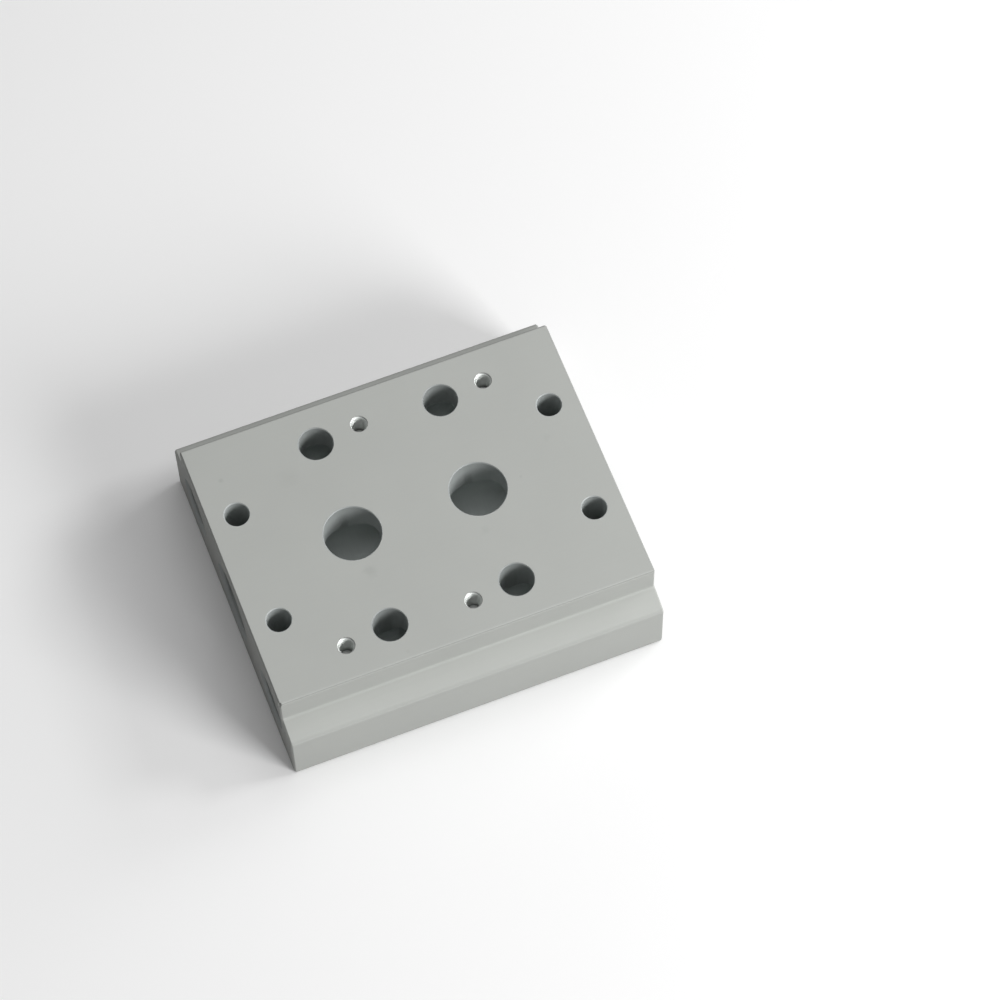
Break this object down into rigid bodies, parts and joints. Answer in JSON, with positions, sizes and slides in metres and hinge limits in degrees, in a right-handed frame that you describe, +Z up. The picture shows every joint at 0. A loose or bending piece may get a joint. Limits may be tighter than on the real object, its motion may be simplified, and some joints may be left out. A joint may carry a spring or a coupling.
{
  "type": "pneumatic valve manifold",
  "caption": "Stepped aluminium base block for a pair of side-ported solenoid valves, with supply and exhaust holes on its deck and threaded ports in both ends.",
  "frame": {"origin": "centre of the underside", "axes": "+X along the row of valve stations, +Y across the block, +Z up out of the deck that the valves stand on"},
  "size_m": [0.068, 0.06, 0.02],
  "materials": {
    "anodised_aluminium": "matte natural anodising over machined and extruded aluminium, bright cut threads"
  },
  "bodies": {
    "root": {"manifold_block": "anodised_aluminium"}
  },
  "joints": []
}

:::::

Write the entire listing out again, word for word.

*SOLUTION FOR THIS PROBLEM:*
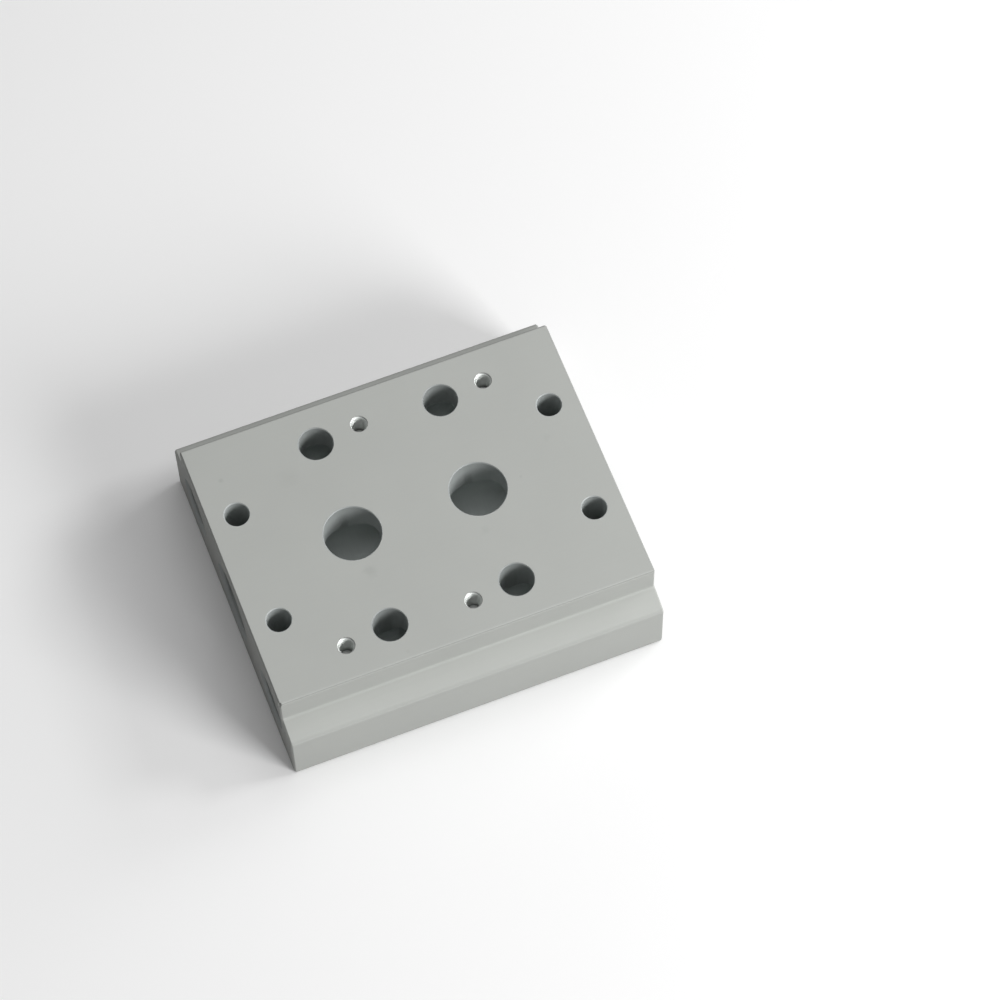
Break this object down into rigid bodies, parts and joints. Answer in JSON, with positions, sizes and slides in metres and hinge limits in degrees, in a right-handed frame that you describe, +Z up. The picture shows every joint at 0. A loose or bending piece may get a joint. Limits may be tighter than on the real object, its motion may be simplified, and some joints may be left out. A joint may carry a spring or a coupling.
{
  "type": "pneumatic valve manifold",
  "caption": "Stepped aluminium base block for a pair of side-ported solenoid valves, with supply and exhaust holes on its deck and threaded ports in both ends.",
  "frame": {"origin": "centre of the underside", "axes": "+X along the row of valve stations, +Y across the block, +Z up out of the deck that the valves stand on"},
  "size_m": [0.068, 0.06, 0.02],
  "materials": {
    "anodised_aluminium": "matte natural anodising over machined and extruded aluminium, bright cut threads"
  },
  "bodies": {
    "root": {"manifold_block": "anodised_aluminium"}
  },
  "joints": []
}